• [SET EXERCISE]
How many lines hold the string "joints"? Give only the number.

• [SUPPLIED DATA]
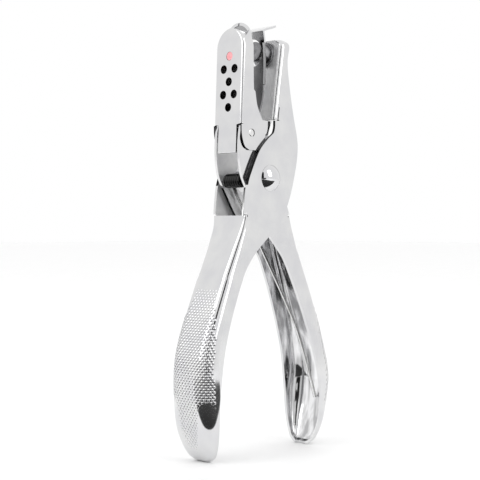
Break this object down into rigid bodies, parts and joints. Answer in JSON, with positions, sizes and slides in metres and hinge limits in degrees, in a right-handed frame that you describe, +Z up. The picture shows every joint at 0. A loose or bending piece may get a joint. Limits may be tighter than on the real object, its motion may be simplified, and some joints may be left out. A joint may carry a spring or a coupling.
{
  "type": "hole punch",
  "caption": "Hand-held plier hole punch with nested sheet-steel levers, a shear punch and die, a stripper leaf, a torsion spring and a hinged chip cover.",
  "frame": {"origin": "under the middle of the punch as it stands on its two handle toes, at the level of the toes", "axes": "+Z up from the handle toes to the jaws, +Y along the pivot away from the chip cover's right-hand side, +X across the jaws from the die lever's cover towards the punch"},
  "size_m": [0.0565, 0.0176, 0.1288],
  "materials": {
    "plated_steel": "bright nickel plate on polished sheet steel",
    "hardened_steel": "turned and ground, unplated",
    "spring_steel": "plated spring steel",
    "marker_plastic": "moulded, glossy"
  },
  "bodies": {
    "die_lever": {"die_lever": "plated_steel", "die_bush": "hardened_steel", "cover_hinge_pin": "plated_steel", "spring_pin": "hardened_steel", "torsion_spring": "spring_steel"},
    "punch_lever": {"punch_lever": "plated_steel", "punch_pin": "hardened_steel", "pivot_rivet": "plated_steel"},
    "stripper": {"stripper_leaf": "spring_steel"},
    "cover": {"chip_cover": "plated_steel", "position_marker": "marker_plastic"}
  },
  "joints": [
    {"name": "main_pivot", "type": "hinge", "parent": "die_lever", "child": "punch_lever", "pos_m": [0, 0, 0.0825], "axis": [0, -1, 0], "range_deg": [0, 8.7], "stiffness_Nm_per_rad": 1.5, "springref_deg": -28.65, "deforming": ["torsion_spring"]},
    {"name": "leaf_pivot", "type": "hinge", "parent": "die_lever", "child": "stripper", "pos_m": [-0.0071, 0, 0.0957], "axis": [0, -1, 0], "range_deg": [0, 7.9]},
    {"name": "cover_hinge", "type": "hinge", "parent": "die_lever", "child": "cover", "pos_m": [-0.0071, 0, 0.0957], "axis": [0, -1, 0], "range_deg": [0, 35]}
  ],
  "couplings": [
    {"joint": "leaf_pivot", "follows": "main_pivot", "ratio": 0.9}
  ]
}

• [PROBLEM SOLUTION]
2